In all cases, I’ll work with just JSONB as the input/output formats. In practice, when I first wrote these, I wrote up to four versions of each (JSON+JSON, JSON+JSONB, JSONB+JSON, JSONB+JSONB). I believe it’s possible to write polymorphic versions of these functions, but I’m not that familiar with them just yet.

We’ll start with concatenation: basically joining two JSONB objects into one. This is a good one to start with, as operands must be either JSON or JSONB, so all forms of this function are the same, just with different functions or casting of operands.

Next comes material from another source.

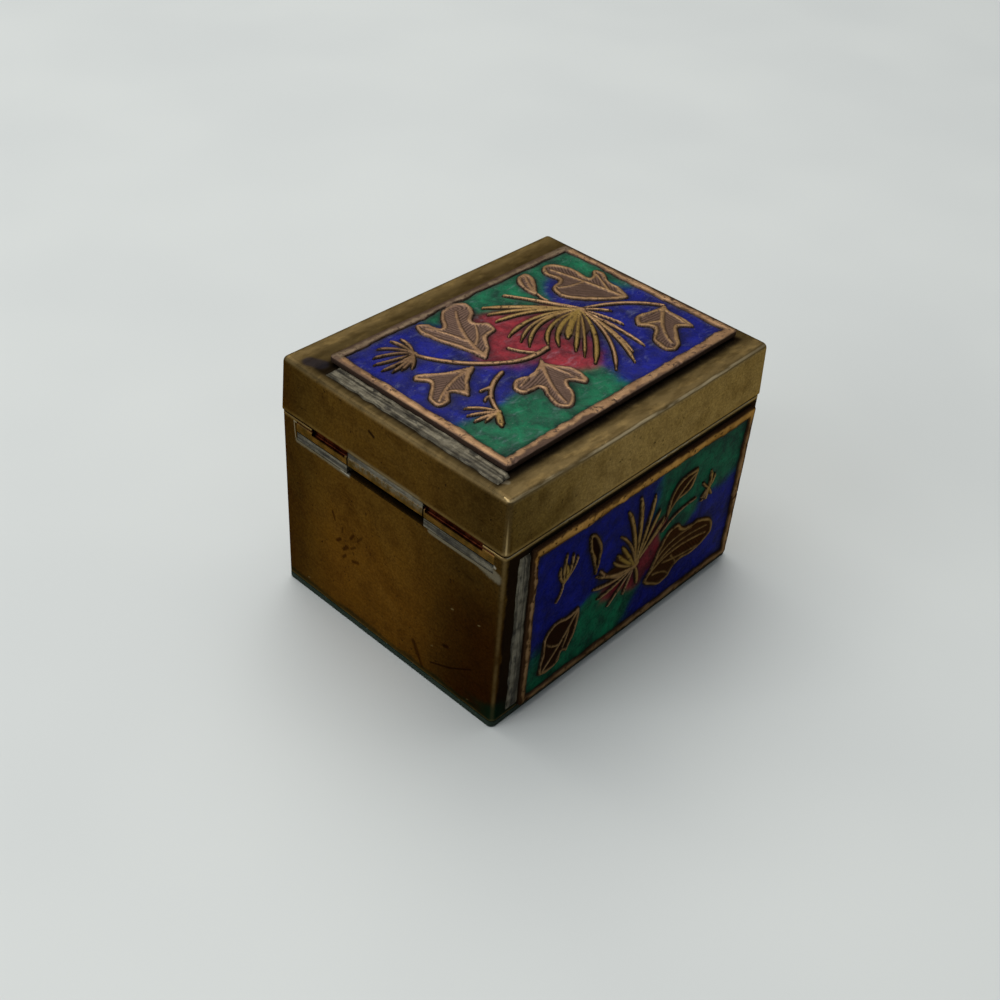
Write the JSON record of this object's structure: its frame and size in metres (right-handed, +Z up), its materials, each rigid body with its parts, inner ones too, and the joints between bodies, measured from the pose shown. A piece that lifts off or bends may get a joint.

Before I begin, I’ll mention a post I saw on Michael Paquier’s excellent blog: Manipulating jsonb data by abusing of key uniqueness. In it, Michael uses the json_object_agg function to build up a JSON object from a query:

CREATE FUNCTION "json_append" (jsonb, jsonb) RETURNS jsonb AS $$

WITH json_union AS
(
  SELECT * FROM jsonb_each($1)
  UNION ALL
  SELECT * FROM jsonb_each($2)
)
SELECT json_object_agg(key, value) FROM json_union;

$$ LANGUAGE SQL;

This seems like a good idea, however it actually performs around two orders of magnitude slower than just iterating over the objects and building them up using string_agg and ||:

CREATE FUNCTION "json_concatenate" (jsonb, jsonb) RETURNS jsonb AS $$

SELECT ('{' || string_add(to_json("key")::text || ':' ||"value", ',') || '}')::jsonb
FROM (
  SELECT * FROM jsonb_each($1) UNION ALL SELECT * jsonb_each($2)
);

$$ LANGUAGE SQL;

CREATE OPERATOR || (
  LEFTARG = jsonb,
  RIGHTARG = jsonb,
  PROCEDURE = jsonb_concatenate
);

It seems that this is not just because of the Common Table Expression (although, using a CTE does make the second function perform just as poorly).

=# SELECT * FROM BENCHMARK(10000,
  'jsonb_concatenate(''{"a": 1, "b":2}''::jsonb, ''{"a":2}''::jsonb)',
  'jsonb_append(''{"a": 1, "b":2}''::jsonb, ''{"a":2}''::jsonb)'
  );
           code              |  runtime   | corrected
-----------------------------+------------+------------
 [Control]                   | 0.00550699 |          0
 jsonb_concatenate(...)      | 0.00652981 | 0.00102282
 jsonb_append(...)           |   0.484099 |   0.478592

My attempt at reimplementing the json_object_agg aggregate function in SQL proved even slower. Not at all surprising.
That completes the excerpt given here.